MP: We're not seeing that. There are two reasons for that. Generally, our customer is a mother with kids and with a mortgage. She's usually got a bigger car. She's right in the category that has high interest and petrol costs. We've had some rapid expansion in New Zealand and Australia. What we will see is an evening out of our sales. When we go to Australia now, we're not getting a super regional store, we're not getting super drivers from super regional stores. We're getting the Bendigos and Ballarats and the country stores.
SC: Are New Zealand and Australian margins at their maximum possible levels now?

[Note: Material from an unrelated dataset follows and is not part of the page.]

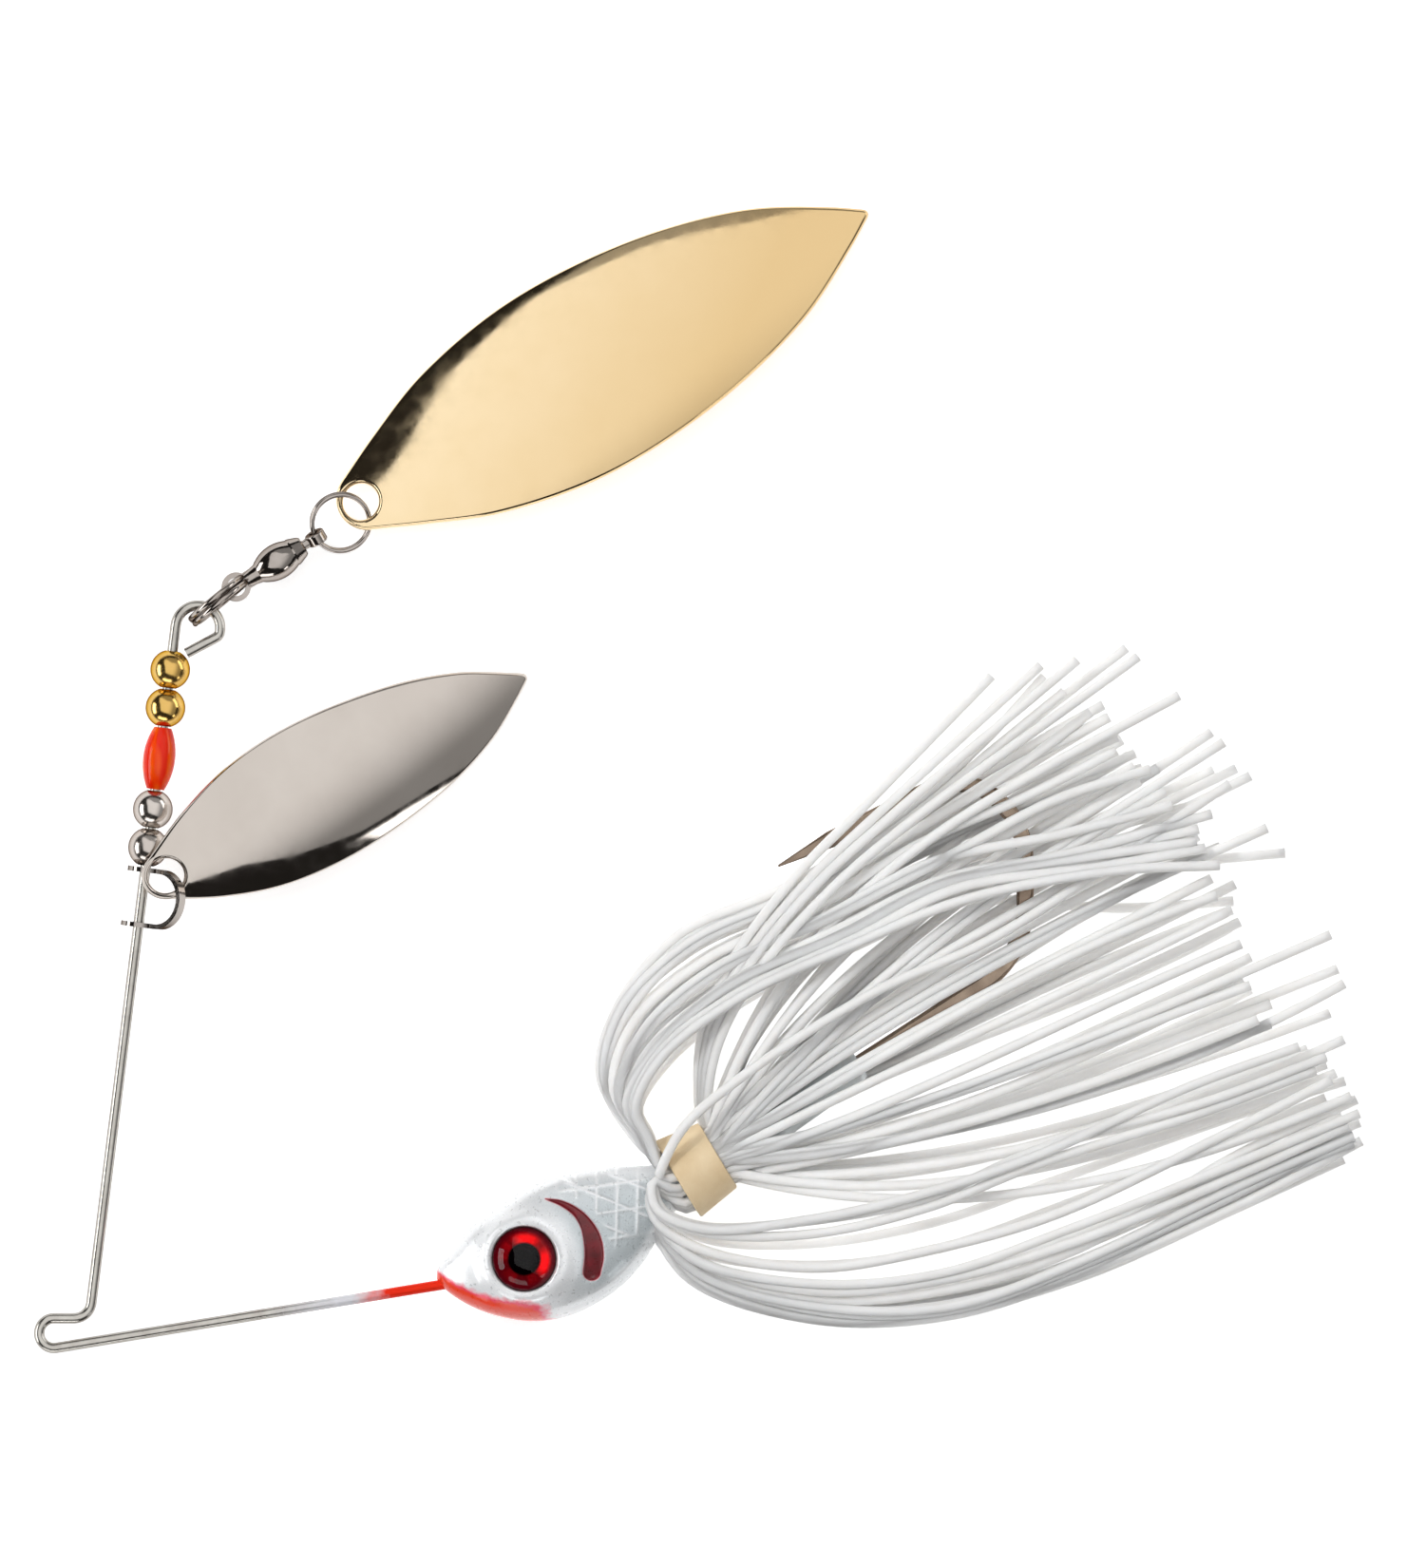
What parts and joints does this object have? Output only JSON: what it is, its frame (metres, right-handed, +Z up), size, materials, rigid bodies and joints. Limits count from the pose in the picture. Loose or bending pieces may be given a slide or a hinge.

MP: I think we get a very good return out of our Australasian markets. Whether they're at maximum or not, only time will tell. To some extent we get the benefits of economies of scale as we expand internationally. We don't need two design teams, we don't need two IT teams. More importantly, if we grow our international business, it's not so much what happens in New Zealand and Australia but what happens in those overseas markets that will be important for Pumpkin Patch.
SC: In terms of store numbers, are Australia and New Zealand approaching maturity?
MP: We still have some stores we're planning for next year. There's still store growth there for us. There will be store growth, especially in Australia, for some time to come. It will be a matter of is that the best opportunity or would we be better off putting a new store in Los Angeles or London. We have to look where our best return is. By the end of 2007, we're saying we will have over 200 stores.
SC: Why has Pumpkin Patch succeeded offshore when so many other New Zealand companies have failed?
MP: When we take risks, we try to take limited risks. That's an important part of our make up. We're usually a conservative bunch of people. We've taken small steps to grow the brand. We haven't been scared of investing offshore. We've also been careful to build our teams and infrastructure up before we get there. Most of all, you've got to have the product. You've got to have a point of difference. You've got to have a product that can go into a new market and be better than the competitors.